In-silico trials for patient-specific selection of atrial fibrillation treatment
PI: Rodriguez, Blanca
Department: Computer Science
Atrial fibrillation (AF) is the most common arrhythmia, affecting 1 in 45 people in the UK. After initial treatment, 60% of patients will newly present in the hospital with recurrent AF.
In his DPhil, Albert Dasi has a developed framework for in silico clinical trials to identify optimal therapies for AF. In silico trials refer to the use of human-based modelling and simulation to virtually test medical treatments. Widely accepted in engineering, it is now a promising approach in medicine. The framework focused on the technical challenges involved in (1) constructing large populations of virtual patients that present variability in important clinical features; (2) conducting in-silico trials to evaluate state-of-the-art therapies for AF; (3) developing a decision algorithm that, based on virtual patient features, selects an optimal treatment.
Building on the digital evidence obtained from the simulations, we now aim to translate the developed research tool to clinical practice.
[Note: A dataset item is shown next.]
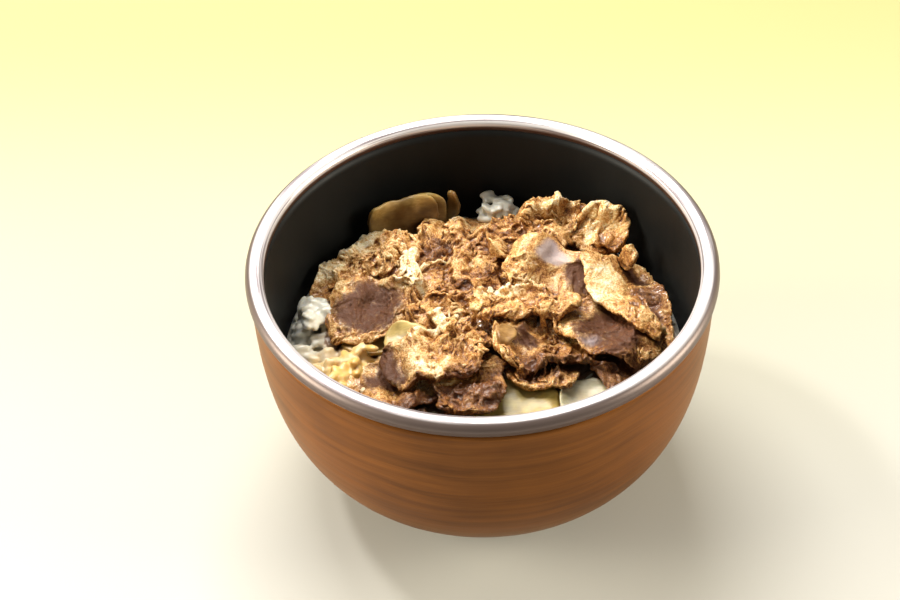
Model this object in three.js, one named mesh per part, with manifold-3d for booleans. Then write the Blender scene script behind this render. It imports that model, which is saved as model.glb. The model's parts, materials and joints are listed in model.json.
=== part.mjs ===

For this, Albert will work directly with clinicians in two hospital centres that routinely deliver existing and novel treatments for AF. The immediate step in this direction is the definition of the requirements for impact in clinical practice, including validation of the theoretical findings with clinical data and defining an improved roadmap for risk stratification and therapy selection. With the technical challenges already solved, deep engagement with clinicians will provide the expertise and datasets required for the adaptation and validation of the decision algorithm to boost the efficacy of AF treatment. Similarly, this will increase the confidence in in-silico trials, supporting their integration into clinical practice. This could impact future guidelines of AF treatment, highlighting modelling and simulation as an assisting tool for optimal treatment selection. Great methodological impact is expected from this project, since the framework can be applied to every cardiac disease.